Agri Business

Iffco plans investments worth over Rs 5,000 cr

Harish Damodaran New Delhi | Updated on March 12, 2018

Fertilizer bags being unloaded from a goods wagon at the yard, in Tiruchi. (file photo): R.M. Rajarathinam   -  Business Line

The Indian Farmers Fertiliser Cooperative (Iffco) has welcomed the Union Budget's proposal to accord infrastructure status to investments in fertiliser production.

“We have Rs 5,500-6,000 crore worth of investments in the pipeline for the next three years. Allowing 100 per cent investment-linked tax deduction for capital expenditure in new plants as well capacity additions in existing facilities will certainly encourage us to take these up”, Dr U.S. Awasthi, Managing Director of Iffco, told Business Line.

Iffco, which makes a fifth of the country's urea and nearly a third of its phosphatic and other complex fertilisers, now has a urea production capacity of 42.42 lakh tonnes (lt) and 43.35 lt of phosphatic/complexes.
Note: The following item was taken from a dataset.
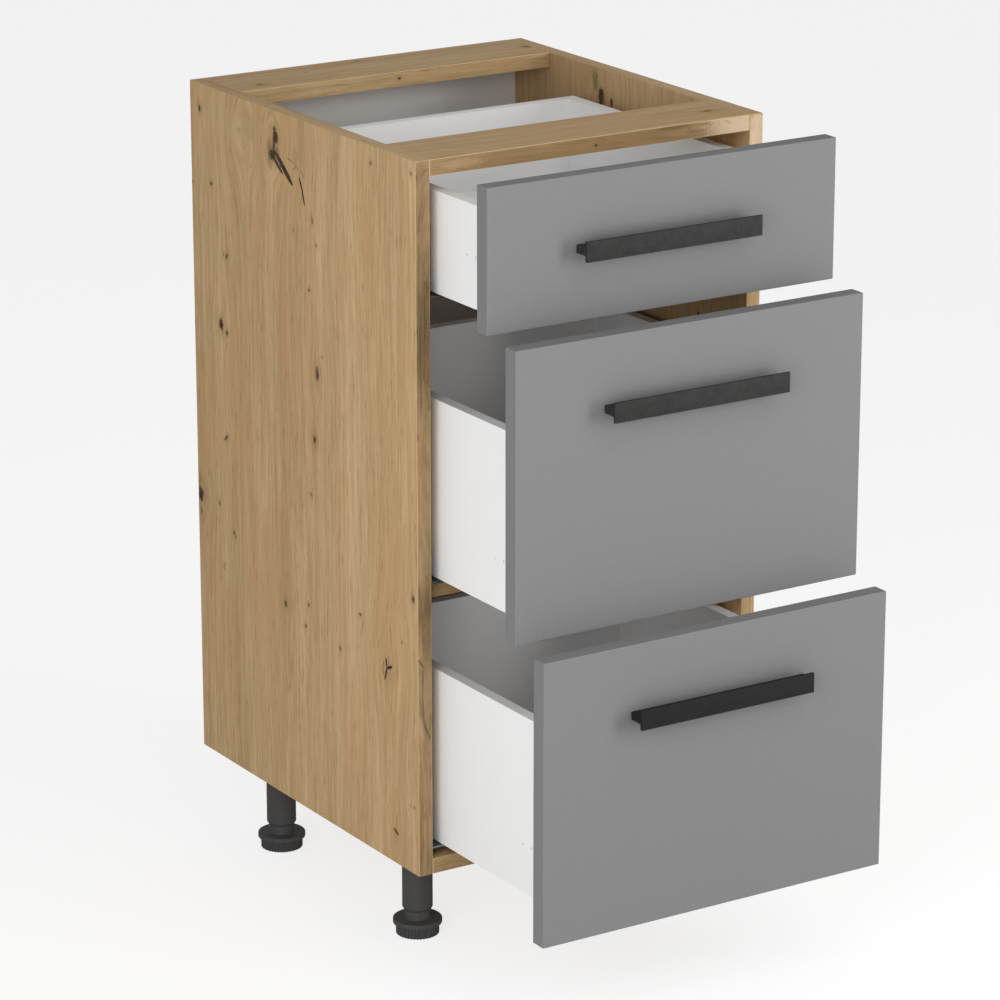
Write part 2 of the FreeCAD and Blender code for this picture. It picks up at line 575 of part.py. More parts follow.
def drawer_front(drawer):
    """A front panel, with the holes and the groove in its back."""
    body = drawer_body(drawer, "drawer_front")
    low, high = f"(-{drawer.lift})", f"({drawer.front_height} - {drawer.lift})"
    panel = block(body, (f"-{FRONT_HALF}", FRONT_HALF), ("-Sizes.front_thickness", "0"), (low, high))
    rounding = body.newObject("PartDesign::Fillet", "Rounding")
    rounding.Base = (panel, [f"Edge{i + 1}" for i in range(len(panel.Shape.Edges))])
    rounding.setExpression("Radius", "Sizes.front_rounding")
    doc.recompute()
    half = f"({BOX_INNER} + Sizes.drawer_groove_depth)"
    groove = rectangle(f"-{half}", half, "(Sizes.bottom_recess - Sizes.groove_fit)",
                       f"({BOTTOM_TOP} + Sizes.groove_fit)")
    mill(body, "XZ", "0", -1, groove, "Sizes.drawer_groove_depth")
    dowels = [(f"({sign} * ({BOX_HALF} - Sizes.box_side / 2))", z)
              for sign in SIDES.values() for z in drawer.dowel_heights]
    drill(body, "XZ", "0", -1, dowels, "Sizes.box_dowel_radius + Sizes.hole_fit",
          "Sizes.box_dowel_across + Sizes.hole_fit")
    drill(body, "XZ", "0", -1, handle_screw_places(drawer),
          "Sizes.handle_screw_radius + Sizes.handle_hole_fit", "Sizes.front_thickness")
    rails = [(from_box(sign, RAIL_MIDDLE), "Sizes.front_screw_height") for sign in SIDES.values()]
    drill(body, "XZ", "0", -1, rails, "Sizes.runner_screw_radius + Sizes.screw_fit",
          "Sizes.runner_screw_length - Sizes.runner_sheet + Sizes.hole_fit")


def drawer_side(drawer, side, sign):
    """A drawer side: grooved for the bottom, doweled to the front and back, with two spare holes."""
    body = keep(new_body(f"drawer_side_{drawer.name}_{side}", "0", drawer.y, drawer.z))
    outer, inner = f"({sign} * {BOX_HALF})", f"({sign} * {BOX_INNER})"
    block(body, (inner, outer), ("0", BOX_LENGTH), ("0", drawer.box_height))
    groove = rectangle("0", BOX_LENGTH, "(Sizes.bottom_recess - Sizes.groove_fit)",
                       f"({BOTTOM_TOP} + Sizes.groove_fit)")
    mill(body, "YZ", inner, sign, groove, "Sizes.drawer_groove_depth")
    radius = "Sizes.box_dowel_radius + Sizes.hole_fit"
    middle = f"({sign} * ({BOX_HALF} - Sizes.box_side / 2))"
    drill(body, "XZ", "0", 1, [(middle, z) for z in drawer.dowel_heights], radius,
          "Sizes.box_dowel_length - Sizes.box_dowel_across + Sizes.hole_fit")
    drill(body, "YZ", inner, sign,
          [(f"({BOX_LENGTH} - Sizes.box_side / 2)", z) for z in drawer.dowel_heights], radius,
          "Sizes.box_dowel_across + Sizes.hole_fit")
    spare = [(f"(Sizes.spare_hole_setback + {i} * Sizes.spare_hole_pitch)", "Sizes.spare_hole_height")
             for i in range(2)]
    drill(body, "YZ", outer, -sign, spare, "Sizes.spare_hole_radius", "Sizes.spare_hole_depth")


def drawer_back(drawer):
    """The board at the drawer's back, which stands on the drawer bottom."""
    body = drawer_body(drawer, "drawer_back")
    block(body, (f"-{BOX_INNER}", BOX_INNER), (f"({BOX_LENGTH} - Sizes.box_side)", BOX_LENGTH),
          (BOTTOM_TOP, drawer.box_height))
    middle = f"({BOX_LENGTH} - Sizes.box_side / 2)"
    for sign in SIDES.values():
        drill(body, "YZ", f"({sign} * {BOX_INNER})", -sign, [(middle, z) for z in drawer.dowel_heights],
              "Sizes.box_dowel_radius + Sizes.hole_fit",
              "Sizes.box_dowel_length - Sizes.box_dowel_across + Sizes.hole_fit")
    screws = [(from_box(sign, RAIL_MIDDLE), middle) for sign in SIDES.values()]
    drill(body, "XY", BOTTOM_TOP, 1, screws, "Sizes.runner_screw_radius + Sizes.screw_fit",
          "Sizes.runner_screw_length - Sizes.runner_sheet - Sizes.drawer_bottom + Sizes.hole_fit")


def drawer_bottom(drawer):
    """The thin board that slides in the grooves of the sides and the front."""
    body = drawer_body(drawer, "drawer_bottom")
    half = f"({BOX_INNER} + Sizes.drawer_groove_depth - Sizes.panel_slack)"
    block(body, (f"-{half}", half), ("(Sizes.panel_slack - Sizes.drawer_groove_depth)", BOX_LENGTH),
          ("Sizes.bottom_recess", BOTTOM_TOP))
    screws = [(from_box(sign, RAIL_MIDDLE), f"({BOX_LENGTH} - Sizes.box_side / 2)")
              for sign in SIDES.values()]
    drill(body, "XY", "Sizes.bottom_recess", 1, screws, "Sizes.runner_screw_radius + Sizes.screw_fit",
          "Sizes.drawer_bottom")


def drawer_dowels(drawer):
    """The dowels of the drawer box: sides to front, and sides to back."""
    body = drawer_body(drawer, "drawer_dowels")
    fronts = [(f"({sign} * ({BOX_HALF} - Sizes.box_side / 2))", z)
              for sign in SIDES.values() for z in drawer.dowel_heights]
    rods(body, "XZ", "-Sizes.box_dowel_across", 1, fronts, "Sizes.box_dowel_radius",
         "Sizes.box_dowel_length")
    backs = [(f"({BOX_LENGTH} - Sizes.box_side / 2)", z) for z in drawer.dowel_heights]
    for sign in SIDES.values():
        rods(body, "YZ", f"({sign} * ({BOX_INNER} + Sizes.box_dowel_across))", -sign, backs,
             "Sizes.box_dowel_radius", "Sizes.box_dowel_length")


def handle_screw_places(drawer):
    """X and Z of the two screws of a handle."""
    return [(f"({sign} * Sizes.handle_screw_spacing / 2)", drawer.handle_z) for sign in SIDES.values()]


def handle(drawer):
    """A bar of T section: a plate to pull on, carried by a web along its whole length."""
    body = drawer_body(drawer, "handle")
    face = "(-Sizes.front_thickness)"
    outer = f"({face} - Sizes.handle_projection)"
    plate = f"({outer} + Sizes.handle_plate)"
    z = drawer.handle_z
    tall, web = "Sizes.handle_height / 2", "Sizes.handle_web / 2"
    section = [
        (outer, f"({z} - {tall})"), (plate, f"({z} - {tall})"), (plate, f"({z} - {web})"),
        (face, f"({z} - {web})"), (face, f"({z} + {web})"), (plate, f"({z} + {web})"),
        (plate, f"({z} + {tall})"), (outer, f"({z} + {tall})")]
    sketch = new_sketch(body, "YZ", "-Sizes.handle_length / 2")
    add_outline(sketch, section)
    add_material(body, "YZ", sketch, "Sizes.handle_length", 1)
    drill(body, "XZ", face, -1, handle_screw_places(drawer),
          "Sizes.handle_screw_radius + Sizes.screw_fit", "Sizes.handle_hole_depth")


def handle_screws(drawer):
    """The two screws of a handle, with their heads inside the drawer."""
    body = drawer_body(drawer, "handle_screws")
    places = handle_screw_places(drawer)
    rods(body, "XZ", "0", -1, places, "Sizes.handle_screw_radius",
         "Sizes.front_thickness + Sizes.handle_screw_grip")
    rods(body, "XZ", "0", 1, places, "Sizes.handle_screw_head", "Sizes.handle_head_height")


def check_document():
    """Stops if any object failed or any sub-part isn't a sound solid with a name of its own."""
    for thing in doc.Objects:
        if "Invalid" in thing.State or "Error" in thing.State:
            raise RuntimeError(f"{thing.Label} ({thing.Name}) failed: {thing.State}")
    for node in nodes:
        if node.Shape.isNull() or not node.Shape.isValid() or not node.Shape.Solids:
            raise RuntimeError(f"{node.Label} has no sound shape")
    labels = [node.Label for node in nodes]
    if len(set(labels)) != len(labels) or len(labels) > MOST_FILES:
        raise RuntimeError(f"{len(labels)} sub-parts, {len(set(labels))} names")


def write_parts():
    """Writes each sub-part to its own file."""
    os.makedirs("parts", exist_ok=True)
    for node in nodes:
        node.Shape.exportStep(os.path.join("parts", f"{node.Label}.step"))
        print(f"{node.Label}: {len(node.Shape.Solids)} solids, {node.Shape.Volume:.0f} mm3")
    outline = nodes[0].Shape.BoundBox
    for node in nodes:
        outline.add(node.Shape.BoundBox)
    print(f"{len(nodes)} sub-parts, X {outline.XMin:.2f} {outline.XMax:.2f},"
          f" Y {outline.YMin:.2f} {outline.YMax:.2f}, Z {outline.ZMin:.2f} {outline.ZMax:.2f}")


def main():
    fill_sheet()
    for side, sign in SIDES.items():
        side_panel(side, sign)
    carcass_boards()
    carcass_fittings()
    for name, x, y in leg_places():
        leg_body(name, x, y)
        foot(name, x, y)
    cabinet_rail_screws()
    for drawer in DRAWERS:
        drawer_front(drawer)
        drawer_back(drawer)
        drawer_bottom(drawer)
        drawer_dowels(drawer)
        handle(drawer)
        handle_screws(drawer)
        drawer_rail_screws(drawer)
        ball_cages(drawer)
        for side, sign in SIDES.items():
            drawer_side(drawer, side, sign)
            drawer_rail(drawer, side, sign)
            cabinet_rail(drawer, side, sign)
    doc.recompute()
    check_document()
    write_parts()


main()
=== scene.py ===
"""The looks of a narrow base cabinet with three drawers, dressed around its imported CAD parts.

Lengths are metres in the frame of the CAD parts: +X right, +Y back to the wall, +Z up. The drawers stand
open, as they do at rest. Boards are made again with eased arrises, handles, legs and feet with their
mouldings, and screws with their recesses. The other CAD parts stay and get a finish.
"""
import logging
import math
from dataclasses import dataclass
from enum import Enum
from typing import Callable

import bmesh
import bpy
import numpy as np
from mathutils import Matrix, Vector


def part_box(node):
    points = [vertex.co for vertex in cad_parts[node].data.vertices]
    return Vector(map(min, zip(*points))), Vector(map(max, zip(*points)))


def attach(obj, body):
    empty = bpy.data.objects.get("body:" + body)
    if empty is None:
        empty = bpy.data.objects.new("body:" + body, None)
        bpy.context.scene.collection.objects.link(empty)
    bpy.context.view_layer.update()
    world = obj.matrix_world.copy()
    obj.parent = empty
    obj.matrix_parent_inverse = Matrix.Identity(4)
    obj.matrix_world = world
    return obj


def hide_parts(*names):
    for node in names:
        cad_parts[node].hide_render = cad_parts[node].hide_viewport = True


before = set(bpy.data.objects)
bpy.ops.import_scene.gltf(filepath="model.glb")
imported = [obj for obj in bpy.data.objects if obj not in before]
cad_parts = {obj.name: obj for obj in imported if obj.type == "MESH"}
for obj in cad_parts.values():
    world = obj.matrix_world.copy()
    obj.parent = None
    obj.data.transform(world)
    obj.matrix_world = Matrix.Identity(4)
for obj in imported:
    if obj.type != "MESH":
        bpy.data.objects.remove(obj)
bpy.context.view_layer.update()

LOG = logging.getLogger("cabinet")
MM = 0.001
MERGE_DISTANCE = 1e-7
SHARP_ANGLE = math.radians(35)
CARCASS_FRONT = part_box("side_panel_left")[0][1]
GRAIN_MAP = "grain"
ARRIS = "arris"
WHITE = (1.0, 1.0, 1.0, 1.0)

Socket = bpy.types.NodeSocket
Value = Socket | float | tuple
Colour = tuple[float, float, float]
Surface = tuple[np.ndarray, list]


class Axis(Enum):
    """A direction of the frame, by its index."""
    X = 0
    Y = 1
    Z = 2


class Facing(Enum):
    """The side of a board that a person looks at, as an axis and a sign."""
    LEFT = (Axis.X, -1)
    FRONT = (Axis.Y, -1)
    TOP = (Axis.Z, 1)


# Surfaces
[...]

“We are planning to invest about Rs 4,500 crore in a new 15 lt urea plant next to our existing Kalol (Gujarat) unit. Besides, Rs 600-700 crore would be spent to add 5 lt to the phosphatic-complexes plant at Paradeep (Orissa) and an equivalent amount on increasing energy savings at the existing Kalol and Phulpur-I urea facilities, which might also result in higher production”, said Dr Awasthi.

Gas linkages

All these will, of course, be subject to obtaining gas linkages for the proposed new Kalol plant and also a clear policy with regard to pricing and extension of nutrient based subsidy (NBS) to urea. “The Finance Minister has talked about extending the NBS regime to urea and I believe it will happen in 2011-12”, Dr Awasthi pointed out, while also welcoming the Budget announcement to implement the direct transfer of fertiliser subsidy to farmers by March 2012.
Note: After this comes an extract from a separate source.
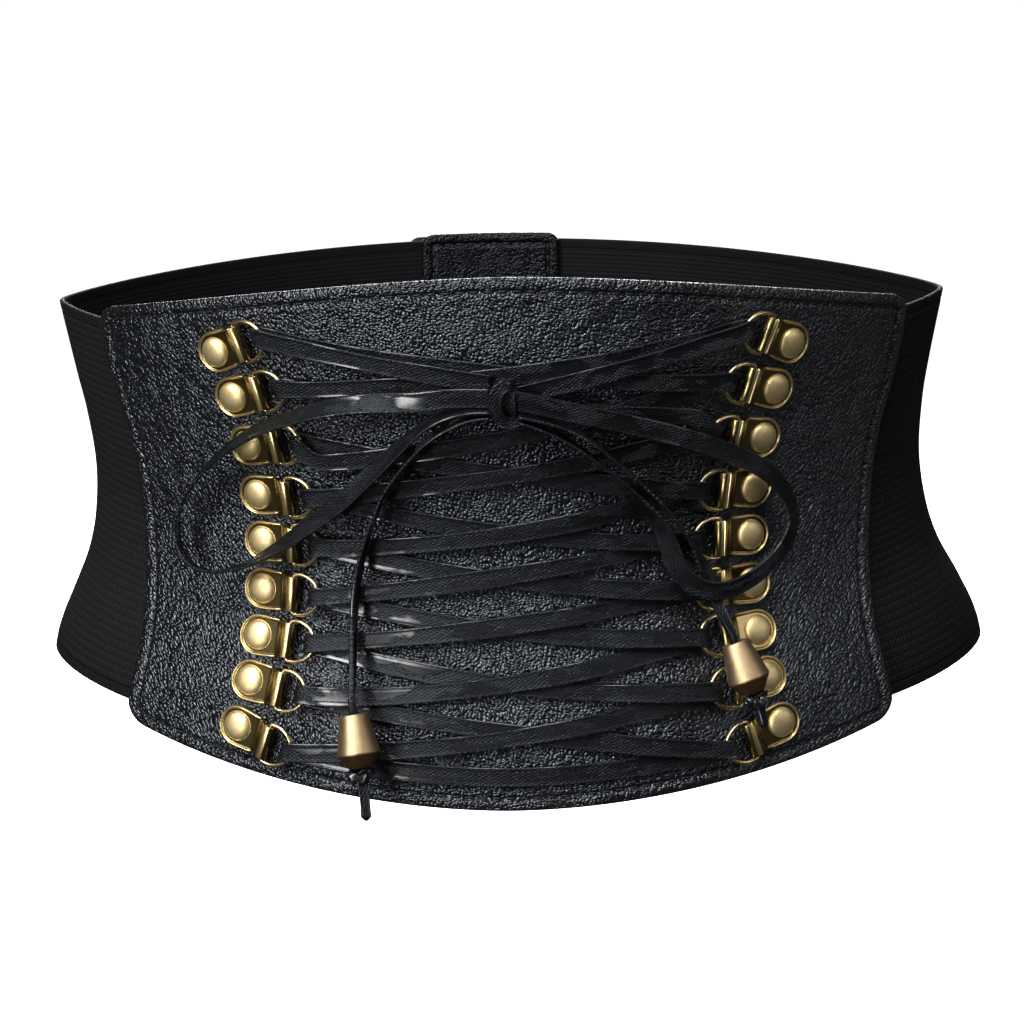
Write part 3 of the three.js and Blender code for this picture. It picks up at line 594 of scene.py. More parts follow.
def lacing_stations():
    """The held lace: from the knot to the first ring, down through all rings, back up and to the knot."""
    def to_knot(turn, side):
        height = KNOT_CENTRE + (TIE_HIGH if side < 0 else TIE_LOW)
        return strand(under_point(turn), (side * (KNOT_WIDTH / 2 + CLEARANCE), height), TIE_LEVELS)

    def crossing(start, end, side, sag):
        return strand(under_point(start), under_point(end), STRAND_OVER if side < 0 else STRAND_UNDER, sag)

    side, turn = -1, lace_turn(-1, 0)[::-1]
    path = to_knot(turn[0], side)[::-1] + turn
    for row in range(1, CLIP_ROWS):
        side = -side
        following = lace_turn(side, row)[::-1]
        path += crossing(following[0], turn[-1], side, SAGS_DOWN[row - 1])[::-1] + following
        turn = following
    last = lace_turn(-side, CLIP_ROWS - 1)
    path += strand(under_point(turn[-1]), under_point(last[0]), FOOT_LEVELS, (LACE_SAG, 1), 0) + last
    side, turn = -side, last
    for row in range(CLIP_ROWS - 2, -1, -1):
        following = lace_turn(-side, row)
        path += crossing(turn[-1], following[0], side, SAGS_UP[CLIP_ROWS - 2 - row]) + following
        side, turn = -side, following
    return path + to_knot(turn[-1], side)


def turned_stations(places, rows):
    """Stations of a lace through places with their outward directions. The rows give how far it stands on
    its edge in degrees, its width and its thickness."""
    stations = []
    for i, ((point, out), (stand, width, thickness)) in enumerate(zip(places, rows)):
        ahead = unit(places[min(i + 1, len(places) - 1)][0] - places[max(i - 1, 0)][0])
        aside = unit(np.cross(out, ahead))
        turn = math.radians(stand)
        stations.append([*point, *(aside * math.cos(turn) + out * math.sin(turn)), width, thickness])
    return stations


def route_stations(route):
    places = [on_panel(*row[:3])[:2] for row in route]
    usual = (LACE_WIDTH, LACE_THICKNESS)
    return turned_stations(places, [(*row[3:], *usual[len(row) - 4:]) for row in route])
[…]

“So far, they were only talking in a general sense. But this Budget has laid out a clear timeline, with a task force (under the Chairman of the Unique Identification Authority of India, Mr Nandan Nilekani) working out the modalities for the proposed system and submitting its report by June for further implementation by March 2012”, he added

The Finance Minister, in his Budget speech, said that the direct cash subsidy transfer would be made to people below the poverty line. “I suppose that would basically refer to small and marginal farmer, with larger farmers getting the benefits of higher minimum support prices for their crops. But there is nothing preventing extension of subsidy to even bigger farmers,” Dr Awasthi noted.

Direct subsidy transfers

The success of direct subsidy transfers is linked to the Centre's ‘Swabhiman' and ‘Aadhar' schemes. The former aims at providing bank accounts to all rural families through business correspondents armed with electronic hand-held devices. The latter would provide UID numbers establishing the identities of beneficiaries by way of bio-markers, which the devices can recognise.
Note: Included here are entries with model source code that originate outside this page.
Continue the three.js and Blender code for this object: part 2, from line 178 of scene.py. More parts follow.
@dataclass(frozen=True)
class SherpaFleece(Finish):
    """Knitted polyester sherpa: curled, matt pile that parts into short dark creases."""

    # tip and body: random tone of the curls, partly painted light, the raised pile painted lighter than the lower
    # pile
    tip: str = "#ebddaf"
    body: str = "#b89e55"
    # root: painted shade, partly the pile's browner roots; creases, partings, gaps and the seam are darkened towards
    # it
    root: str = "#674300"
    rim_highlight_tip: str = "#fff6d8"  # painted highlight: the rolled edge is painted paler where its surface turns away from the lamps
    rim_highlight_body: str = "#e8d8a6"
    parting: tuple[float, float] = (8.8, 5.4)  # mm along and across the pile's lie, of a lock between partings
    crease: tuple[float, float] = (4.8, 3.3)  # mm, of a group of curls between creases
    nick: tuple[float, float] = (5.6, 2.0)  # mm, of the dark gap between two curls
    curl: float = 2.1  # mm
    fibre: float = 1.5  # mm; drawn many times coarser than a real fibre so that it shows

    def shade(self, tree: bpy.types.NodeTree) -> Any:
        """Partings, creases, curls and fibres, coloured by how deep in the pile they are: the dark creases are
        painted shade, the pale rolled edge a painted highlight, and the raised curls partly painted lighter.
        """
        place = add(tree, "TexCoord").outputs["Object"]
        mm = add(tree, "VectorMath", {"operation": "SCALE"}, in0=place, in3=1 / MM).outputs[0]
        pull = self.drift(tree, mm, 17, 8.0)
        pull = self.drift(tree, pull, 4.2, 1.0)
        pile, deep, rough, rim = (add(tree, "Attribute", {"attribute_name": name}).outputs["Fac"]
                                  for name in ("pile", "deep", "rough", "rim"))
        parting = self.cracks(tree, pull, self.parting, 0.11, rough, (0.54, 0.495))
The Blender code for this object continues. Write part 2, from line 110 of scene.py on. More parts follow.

While about 20 lakh Aadhar numbers have already been issued so far, the Finance Minister said that from October 1, 10 lakh numbers would be generated on a daily basis. That, in turn, will lay the ground for implementation of the Centre's various targeted subsidy programmes.

Dr Awasthi said that the fertiliser subsidy budgeted for 2011-12, at Rs 49,998 crore, is not adequate. “Just as in earlier years, this time, too, they will probably end up providing more in the second or third supplementary demands for grants,” he added.